Here's a list of links to relevant parts of librosa:

librosa.feature.spectral_centroid
librosa.feature.spectral_bandwidth

You can either do it for the full sound-file, or what suits you purpose :-)

Solution 3:

I came up with a method, not sure if it does exactly what you are hoping but for your first dataset it is very close. Basically I'm looking at the power spectral density of the power spectral density of your .wav files and sorting by the normalized integral of that. (I have no good signal processing reason for doing this. The PSD gives you an idea of how much energy is at each frequency. I initially tried sorting by the PSD and got bad results. Thinking that as you treat the files you were creating more variability, I thought that would alter variation in the spectral density in this way and just tried it.) If this does what you need, I hope you can find a justification for the approach.

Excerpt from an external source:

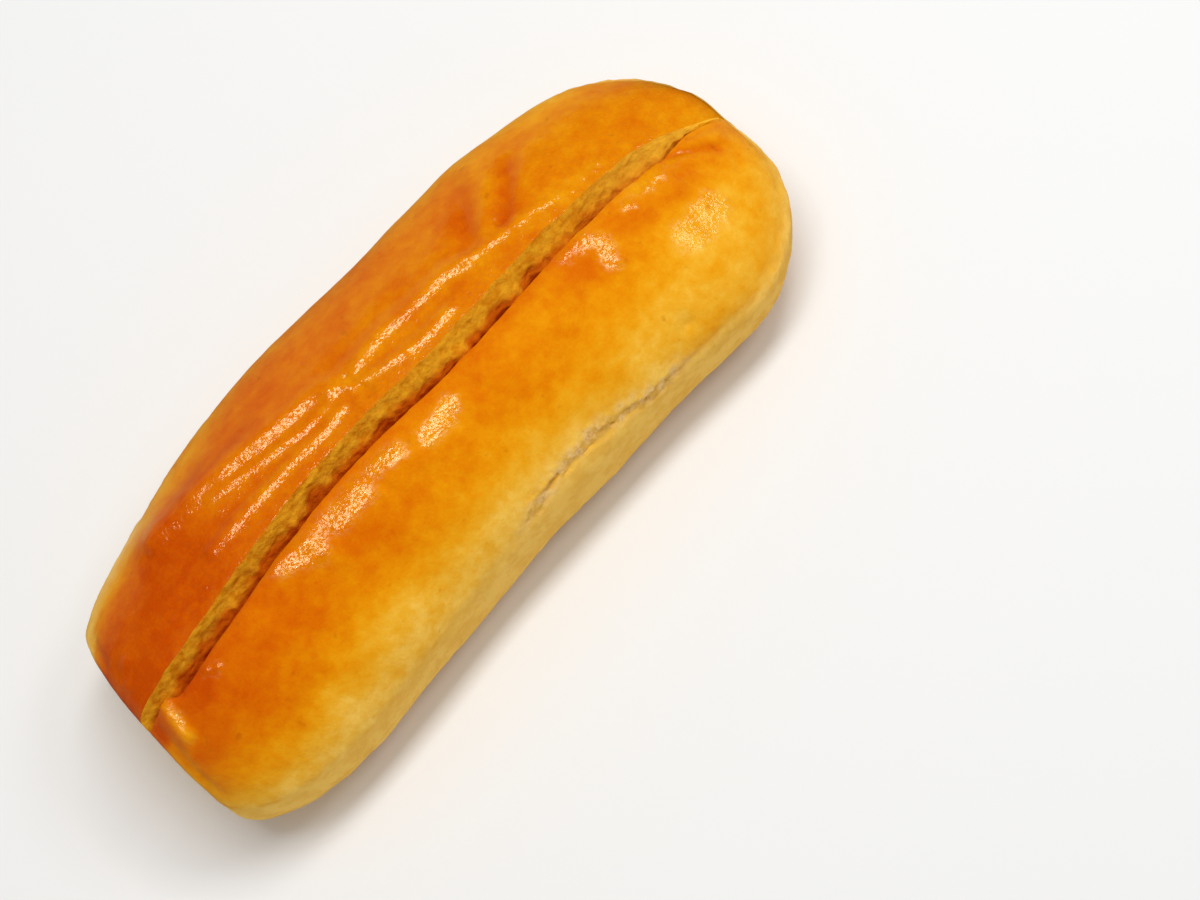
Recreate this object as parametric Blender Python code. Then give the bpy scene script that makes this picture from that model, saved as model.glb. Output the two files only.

Step 1: This is pretty straightforward, just change y to self.y to add it to your MFCC class:

class MFCC(Spec):

    mfcc: np.ndarray  # Mel-frequency cepstral coefficient
    delta_mfcc: np.ndarray  # delta Mel-frequency cepstral coefficient
    delta2_mfcc: np.ndarray  # delta2 Mel-frequency cepstral coefficient
    n_mfcc: int = 13

    def __init__(self, soundFile: str):
        self.name = path.basename(soundFile)
        self.y, sr = librosa.load(soundFile, sr=self.sr) # <--- This line is changed
        self.mfcc = librosa.feature.mfcc(self.y, n_mfcc=self.n_mfcc, sr=sr)
        self.delta_mfcc = librosa.feature.delta(self.mfcc, mode="nearest")
        self.delta2_mfcc = librosa.feature.delta(self.mfcc, mode="nearest", order=2)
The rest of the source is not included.